# Growstones



## junglejim (Dec 14, 2013)

Does anyone have sources for Growstones? It's the substitute for diatomite gravel I hear. Thanks! JJ


----------



## Paphman910 (Dec 14, 2013)

junglejim said:


> Does anyone have sources for Growstones? It's the substitute for diatomite gravel I hear. Thanks! JJ



Are you sure you want this in place of diatomite. My growstone has an alkaline after many soaking and rinsing. They are treated with an alkaline foaming agent in the process.


----------



## tomkalina (Dec 14, 2013)

Hi Jim,

We've planted several Phrag. species in Growstones and so far they are growing at least as well as those we've planted in our standard bark mix. Since it's only been 6 months, though, it's really too early to tell. We bought ours from Wayne Roberts @ Robert's Flower Supplies in Ohio. Their web address is www.orchidmix.com. Orchids, Ltd. is also using this medium successfully for their kovachii's.


----------



## goldenrose (Dec 14, 2013)

Do you have any hydroponics stores nearby? Check with them.


----------



## junglejim (Dec 14, 2013)

Thanks, Tom. That's the only source I could find and wondered if that's where it was being purchased. Do you use it straight for the kovachii crosses?


----------



## junglejim (Dec 14, 2013)

I reread, you are only using it for kov. species.


----------



## SlipperFan (Dec 15, 2013)

I've been using growstones for about a year, as part of mixes and alone for some genera.

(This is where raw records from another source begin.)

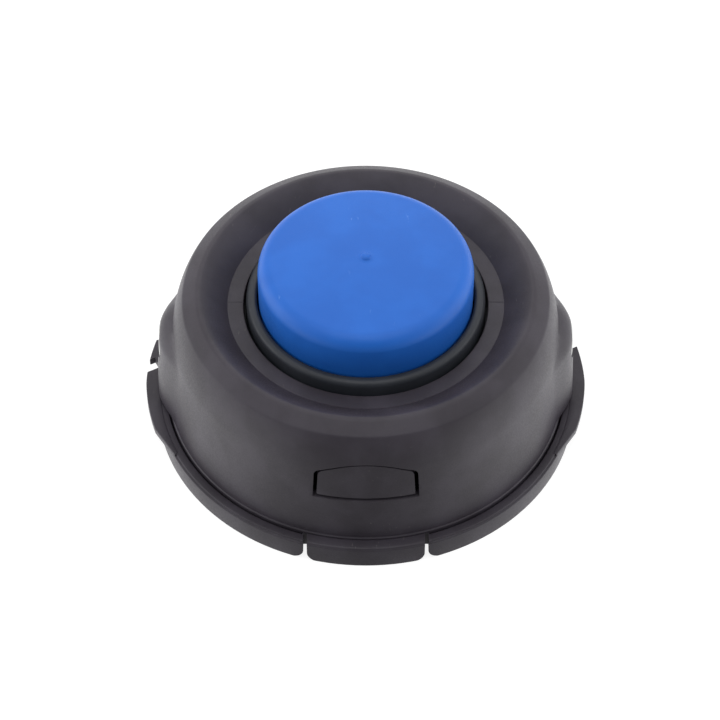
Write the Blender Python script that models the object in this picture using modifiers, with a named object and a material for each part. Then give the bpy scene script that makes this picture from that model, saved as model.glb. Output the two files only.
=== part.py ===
"""Tap-feed trimmer head for a grass trimmer, lying on its drive side with the tap button up.

The axis of rotation is Z, and the rim of the housing rests on z = 0. The latches face -Y and +Y,
and the two lines leave through the pods at -X and +X. Lengths are in metres.
"""

import math

import bmesh
import bpy
from mathutils import Matrix, Vector

MM = 0.001

# Clearances
SEAT_GAP = 0.3 * MM
RUNNING_GAP = 0.4 * MM

# Facets round a full turn. Each is a multiple of the dog count, so that turned pieces match.
COVER_FACETS = 48
SPOOL_FACETS = 36
SMALL_FACETS = 24

# Facets of pieces that turn with nothing, the angles of a sharp edge and of a whole turn, and
# the depth by which joined shapes reach into each other
POD_FACETS = 32
EYELET_FACETS = 16
HOLE_FACETS = 10
TAB_FACETS = 6
SHARP_ANGLE = 32.0
FULL_TURN = 360.0
EMBED = 0.3 * MM

# Housing
RIM_HEIGHT = 7.4 * MM
RIM_WIDTH = 3.0 * MM
SKIRT_WALL = 2.2 * MM
RIM_CHAMFER = 0.5 * MM
FLOOR_TOP = 7.0 * MM
FLOOR_THICKNESS = 2.6 * MM
CHANNEL_FLOOR = 4.8 * MM
HUB_RECESS = 0.8 * MM
HUB_WALL = 5.0 * MM
POST_WALL = 3.1 * MM
POST_ABOVE_WEB = 0.6 * MM
SHAFT_CLEARANCE = 1.45 * MM
UNDER_RIBS = 12
RIB_THICKNESS = 1.8 * MM
TAB_MARGIN = 2.3 * MM
TAB_RISE = 0.25 * MM
RIM_SLOT_WIDTH = 2.4 * MM

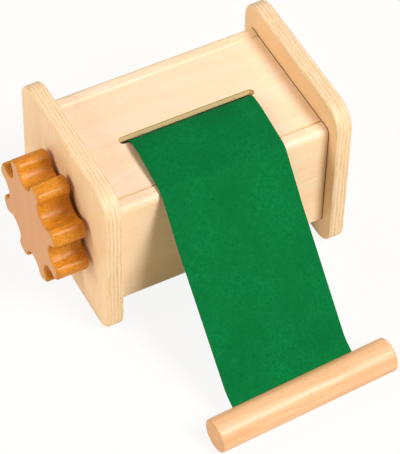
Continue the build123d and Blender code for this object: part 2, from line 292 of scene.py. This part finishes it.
def stained_beech():
    """Beech, honey stained and lacquered: deep orange with fine darker dashes, under a clear
    gloss that pales it where it is seen at a slant."""
    made, tree, surface = new_material("beech_honey_stained")
    place = add(tree, "ShaderNodeTexCoord", output="Object")
    normal = add(tree, "ShaderNodeTexCoord", output="Normal")
    face = add(tree, RANGE, {0: unsigned(tree, normal, "X"), 1: 0.85, 2: 0.97})
    across = unsigned(tree, normal, "Z")
    dashes = grain(tree, place, (0.5, 0.6, 4.0), detail=2.0)
    rays = grain(tree, place, (4.5, 0.5, 0.6), detail=2.0)
    on_end = add(tree, RANGE, {0: across, 1: 0.4, 2: 0.8})
    marks = add(tree, MIX, {0: on_end, 2: dashes, 3: rays})
    strong_marks = add(tree, RANGE, {0: face, 3: 0.9, 4: 0.09})
    bands = grain(tree, place, (7.0, 8.0, 80.0), distortion=0.8)
    colour = layered(tree, "E29A32", [
        (bands, 0.35, 0.68, 1.0, "D68825"),
        # The rim takes more stain where it cuts across the grain
        (across, 0.45, 0.95, 0.25, "BE6F18"),
        (marks, 0.46, 0.72, strong_marks, "9A520C"),
        (face, 0.0, 1.0, 0.6, "D08C48"),
    ])
    values = {
        "Roughness": 0.3,
        "Specular IOR Level": 0.0,
        "Coat Weight": add(tree, RANGE, {0: face, 3: 0.4, 4: 1.0}),
        "Coat Roughness": 0.38,
        "Coat IOR": 1.6,
    }
    surfaced(tree, surface, colour, dashes, LACQUERED_GRAIN, 0.25, values)
    return made


def plain_beech(name, pale, warm, fleck):
    """Beech dowel, sanded and lacquered: peach, with straight grain and small dark flecks."""
    made, tree, surface = new_material(name)
    place = add(tree, "ShaderNodeTexCoord", output="Object")
    normal = add(tree, "ShaderNodeTexCoord", output="Normal")
    bands = grain(tree, place, (90.0, 3.5, 3.5), distortion=0.4)
    dashes = grain(tree, place, (3.6, 0.5, 0.5), detail=1.0)
    pith = grain(tree, place, (9.0, 1.0, 2.2))
    end = layered(tree, warm, [(pith, 0.35, 0.7, 1.0, fleck)])
    colour = layered(tree, pale, [
        (bands, 0.36, 0.68, 1.0, warm),
        (dashes, 0.62, 0.78, 0.6, fleck),
        # The ends, cut across the grain, drink more lacquer and look darker
        (unsigned(tree, normal, "X"), 0.6, 0.9, 0.6, end),
    ])
    values = {
        "Roughness": 0.36,
        "Specular IOR Level": 0.0,
        "Coat Weight": 0.85,
        "Coat Roughness": 0.37,
        "Coat IOR": 1.4,
    }
    surfaced(tree, surface, colour, dashes, LACQUERED_GRAIN, 0.2, values)
    return made


# ---- Plastic ----

TOOL_RINGS = 0.15 * MM


def turned_nylon():
    """Natural nylon, turned: off-white, soft sheen, faint rings of the tool."""
    made, tree, surface = new_material("nylon_natural_turned")
    place = add(tree, "ShaderNodeTexCoord", output="Object")
    marks = grain(tree, place, (0.3, 30.0, 30.0), detail=1.0)
    colour = layered(tree, "ECE9DE", [(marks, 0.0, 1.0, 1.0, "DEDACB")])
    values = {"Roughness": 0.45, "Specular IOR Level": 0.13}
    surfaced(tree, surface, colour, marks, TOOL_RINGS, 0.15, values)
    return made


# ---- Cloth ----

# Real threads are about 0.35 mm apart; they are drawn wider, at the finest that still shows
THREAD = 0.8 * MM
# A wave texture of scale 1 has one band in 0.314 of a unit
WAVE_SCALE = 0.314
WEAVE_DEPTH = 0.12 * MM


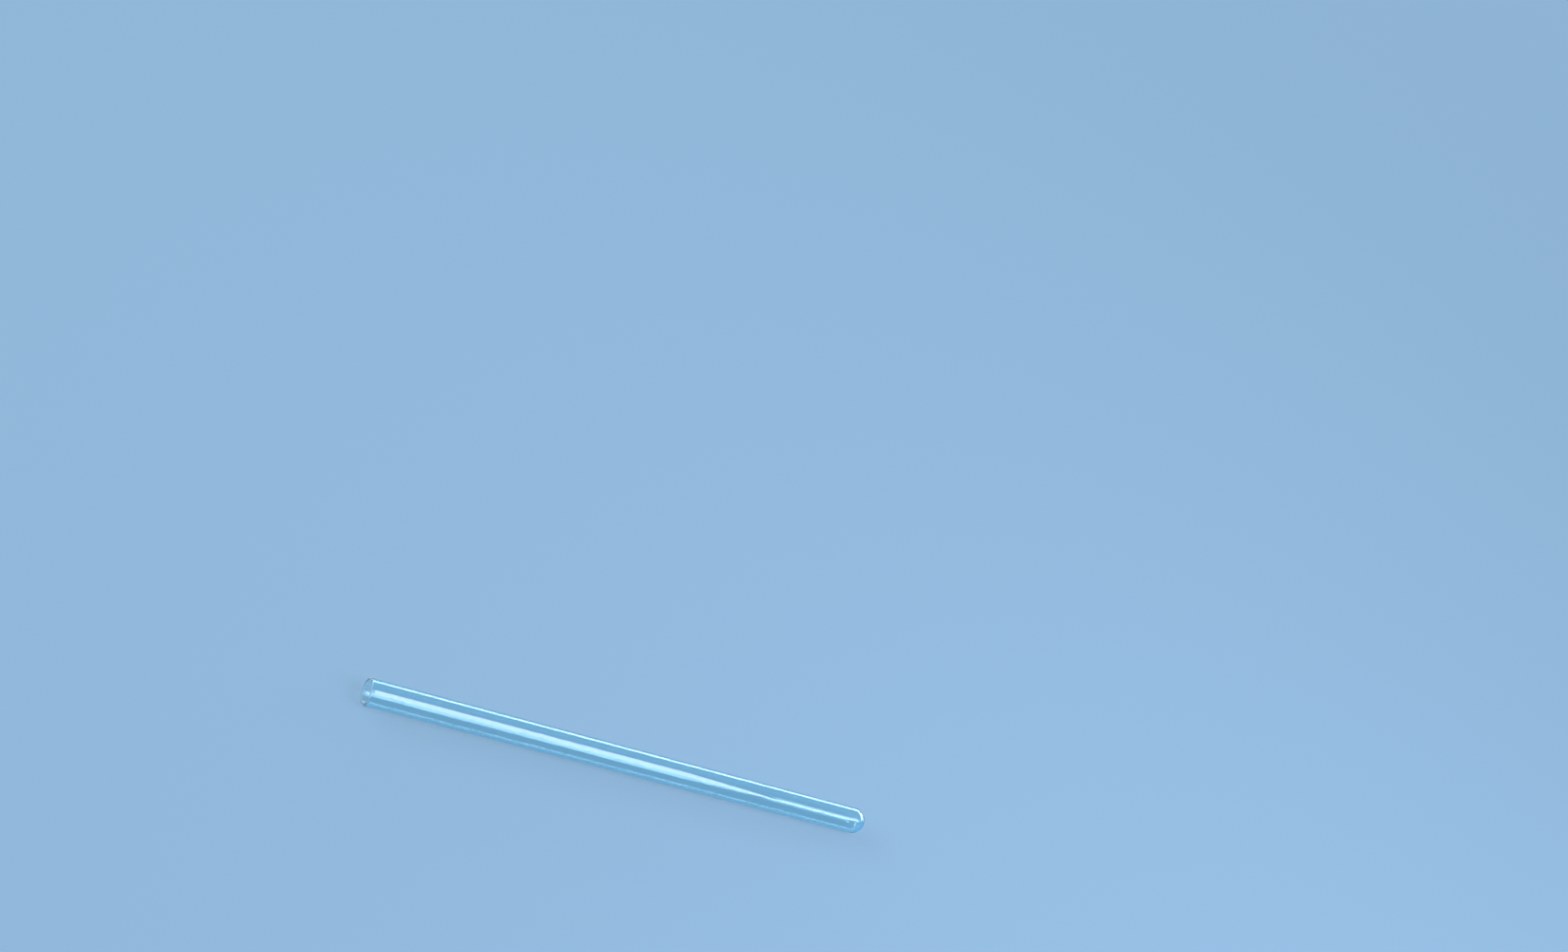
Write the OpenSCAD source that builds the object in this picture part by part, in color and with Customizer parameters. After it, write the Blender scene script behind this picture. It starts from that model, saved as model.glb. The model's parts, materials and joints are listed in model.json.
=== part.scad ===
// Slim sample tube of clear glass: one length of drawn tubing, closed to a
// round bottom at one end and left open at the other, where a flame has
// rounded the lip. It lies on its side along X, with its mouth towards -X and
// its closed end towards +X, and it rests on z = 0.

/* [Glass wall] */
// Outer diameter of the drawn wall
outer_d = 4.97; // [3:0.01:10]
// Thickness of the drawn wall
wall_t = 0.38; // [0.2:0.01:0.8]

/* [Length] */
// Overall length, from the lip to the outside of the tip
tube_l = 103.5; // [50:0.5:210]

/* [Closed end] */
// Thickness of the glass at the tip
tip_t = 0.45; // [0.2:0.01:2]

/* [Hidden] */
$fn = 96;

outer_r = outer_d / 2;
bore_r = outer_r - wall_t;
// The flame rounds the whole thickness of the wall
lip_r = wall_t / 2;
// Where the straight wall ends, measured from the tip
wall_end = tube_l - lip_r;
// How far the bore's outline runs past the mouth, for a clean cut
overrun = 1;

// Half outline of a rod along +Y: a round bottom of radius r that starts at
// bottom_y, then straight up to top_y
module round_bottomed(r, bottom_y, top_y) {
    centre_y = bottom_y + r;
    intersection() {
        translate([0, centre_y]) circle(r);
        translate([0, bottom_y]) square(r);
    }
    translate([0, centre_y]) square([r, top_y - centre_y]);
}

// Half section of the glass: X is the radius and Y the distance from the tip
module glass_section() {
    difference() {
        round_bottomed(outer_r, 0, wall_end);
        round_bottomed(bore_r, tip_t, tube_l + overrun);
    }
    translate([outer_r - lip_r, wall_end]) circle(lip_r);
}

module glass_tube() {
    color([0.86, 0.95, 0.98, 0.45])
        translate([tube_l / 2, 0, outer_r])
            rotate([0, -90, 0])
                rotate_extrude() glass_section();
}

glass_tube();
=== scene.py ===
"""Slim sample tube of clear drawn glass, lying on its side on a plain pale floor.

The tube is one shell of glass: a straight drawn wall, a round closed end and a
mouth whose lip was rounded in a flame. It is worked out as one profile turned
round the tube's axis, from the sizes that the frame's mounts state.
"""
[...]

I like it a lot. You can get it from your local hydroponics store. If they don't have it in stock, they can order it for you. Here's their website:
www.growstone.com


----------



## ALToronto (Dec 16, 2013)

So how are they different from LECA? I have a lightweight recycled glass aggregate, without the terracotta colour added to Growstones (TM), and it's no different from LECA, if anything, it's even lighter weight, so it has no ability to hold in the roots.

Why would anyone prefer a manufactured product to lava rock?


----------



## NYEric (Dec 16, 2013)

does it hold water like diatomite? i have a lightweight glass product 'Featherlight' and would not substitute one for the other. I will just buy diatomite when I can get it. Come on my Aussie friends; hook a brother up!!


----------



## monocotman (Dec 17, 2013)

Interesting thread.
It seems to be available in the UK on ebay.
I've just bought a bag and will repot my kovachii into it.
It grows but doesn't thrive in a bark mix in the same way as the hybrids.
Fingers crossed!
regards,
David


----------